* [WHAT TO WORK ON]
Repeat the material exactly, leaving nothing out.

* [COLLECTED DATA]

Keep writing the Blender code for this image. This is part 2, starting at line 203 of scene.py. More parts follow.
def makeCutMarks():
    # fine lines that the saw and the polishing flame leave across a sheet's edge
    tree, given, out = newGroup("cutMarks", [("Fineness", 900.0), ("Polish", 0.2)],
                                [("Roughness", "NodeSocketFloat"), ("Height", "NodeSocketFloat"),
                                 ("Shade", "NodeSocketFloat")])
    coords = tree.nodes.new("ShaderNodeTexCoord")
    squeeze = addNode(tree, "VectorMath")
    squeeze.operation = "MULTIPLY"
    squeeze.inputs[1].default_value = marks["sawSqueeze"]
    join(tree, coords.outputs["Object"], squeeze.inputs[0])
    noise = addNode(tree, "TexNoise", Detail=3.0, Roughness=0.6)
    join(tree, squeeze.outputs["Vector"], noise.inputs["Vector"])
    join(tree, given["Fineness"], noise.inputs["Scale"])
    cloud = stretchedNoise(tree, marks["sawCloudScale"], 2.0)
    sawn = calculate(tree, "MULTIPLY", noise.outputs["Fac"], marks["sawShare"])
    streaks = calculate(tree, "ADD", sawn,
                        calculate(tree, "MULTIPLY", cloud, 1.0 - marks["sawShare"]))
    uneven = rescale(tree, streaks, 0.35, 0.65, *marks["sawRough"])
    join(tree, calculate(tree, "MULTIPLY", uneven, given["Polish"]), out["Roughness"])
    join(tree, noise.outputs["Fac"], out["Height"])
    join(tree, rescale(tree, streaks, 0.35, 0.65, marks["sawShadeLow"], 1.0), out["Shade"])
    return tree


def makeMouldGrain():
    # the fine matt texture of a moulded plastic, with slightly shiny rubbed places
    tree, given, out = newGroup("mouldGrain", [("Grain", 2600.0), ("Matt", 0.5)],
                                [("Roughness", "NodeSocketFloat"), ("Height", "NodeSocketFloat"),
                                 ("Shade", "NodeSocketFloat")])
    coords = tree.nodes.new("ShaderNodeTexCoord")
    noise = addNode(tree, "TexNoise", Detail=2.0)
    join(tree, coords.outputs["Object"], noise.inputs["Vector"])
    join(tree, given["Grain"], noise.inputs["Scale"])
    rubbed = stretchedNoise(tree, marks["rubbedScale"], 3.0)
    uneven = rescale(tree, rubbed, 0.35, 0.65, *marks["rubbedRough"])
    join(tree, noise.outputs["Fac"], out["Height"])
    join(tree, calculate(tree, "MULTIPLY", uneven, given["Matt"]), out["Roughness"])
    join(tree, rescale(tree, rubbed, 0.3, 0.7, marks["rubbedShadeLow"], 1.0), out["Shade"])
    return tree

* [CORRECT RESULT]
Keep writing the Blender code for this image. This is part 2, starting at line 203 of scene.py. More parts follow.
def makeCutMarks():
    # fine lines that the saw and the polishing flame leave across a sheet's edge
    tree, given, out = newGroup("cutMarks", [("Fineness", 900.0), ("Polish", 0.2)],
                                [("Roughness", "NodeSocketFloat"), ("Height", "NodeSocketFloat"),
                                 ("Shade", "NodeSocketFloat")])
    coords = tree.nodes.new("ShaderNodeTexCoord")
    squeeze = addNode(tree, "VectorMath")
    squeeze.operation = "MULTIPLY"
    squeeze.inputs[1].default_value = marks["sawSqueeze"]
    join(tree, coords.outputs["Object"], squeeze.inputs[0])
    noise = addNode(tree, "TexNoise", Detail=3.0, Roughness=0.6)
    join(tree, squeeze.outputs["Vector"], noise.inputs["Vector"])
    join(tree, given["Fineness"], noise.inputs["Scale"])
    cloud = stretchedNoise(tree, marks["sawCloudScale"], 2.0)
    sawn = calculate(tree, "MULTIPLY", noise.outputs["Fac"], marks["sawShare"])
    streaks = calculate(tree, "ADD", sawn,
                        calculate(tree, "MULTIPLY", cloud, 1.0 - marks["sawShare"]))
    uneven = rescale(tree, streaks, 0.35, 0.65, *marks["sawRough"])
    join(tree, calculate(tree, "MULTIPLY", uneven, given["Polish"]), out["Roughness"])
    join(tree, noise.outputs["Fac"], out["Height"])
    join(tree, rescale(tree, streaks, 0.35, 0.65, marks["sawShadeLow"], 1.0), out["Shade"])
    return tree


def makeMouldGrain():
    # the fine matt texture of a moulded plastic, with slightly shiny rubbed places
    tree, given, out = newGroup("mouldGrain", [("Grain", 2600.0), ("Matt", 0.5)],
                                [("Roughness", "NodeSocketFloat"), ("Height", "NodeSocketFloat"),
                                 ("Shade", "NodeSocketFloat")])
    coords = tree.nodes.new("ShaderNodeTexCoord")
    noise = addNode(tree, "TexNoise", Detail=2.0)
    join(tree, coords.outputs["Object"], noise.inputs["Vector"])
    join(tree, given["Grain"], noise.inputs["Scale"])
    rubbed = stretchedNoise(tree, marks["rubbedScale"], 3.0)
    uneven = rescale(tree, rubbed, 0.35, 0.65, *marks["rubbedRough"])
    join(tree, noise.outputs["Fac"], out["Height"])
    join(tree, calculate(tree, "MULTIPLY", uneven, given["Matt"]), out["Roughness"])
    join(tree, rescale(tree, rubbed, 0.3, 0.7, marks["rubbedShadeLow"], 1.0), out["Shade"])
    return tree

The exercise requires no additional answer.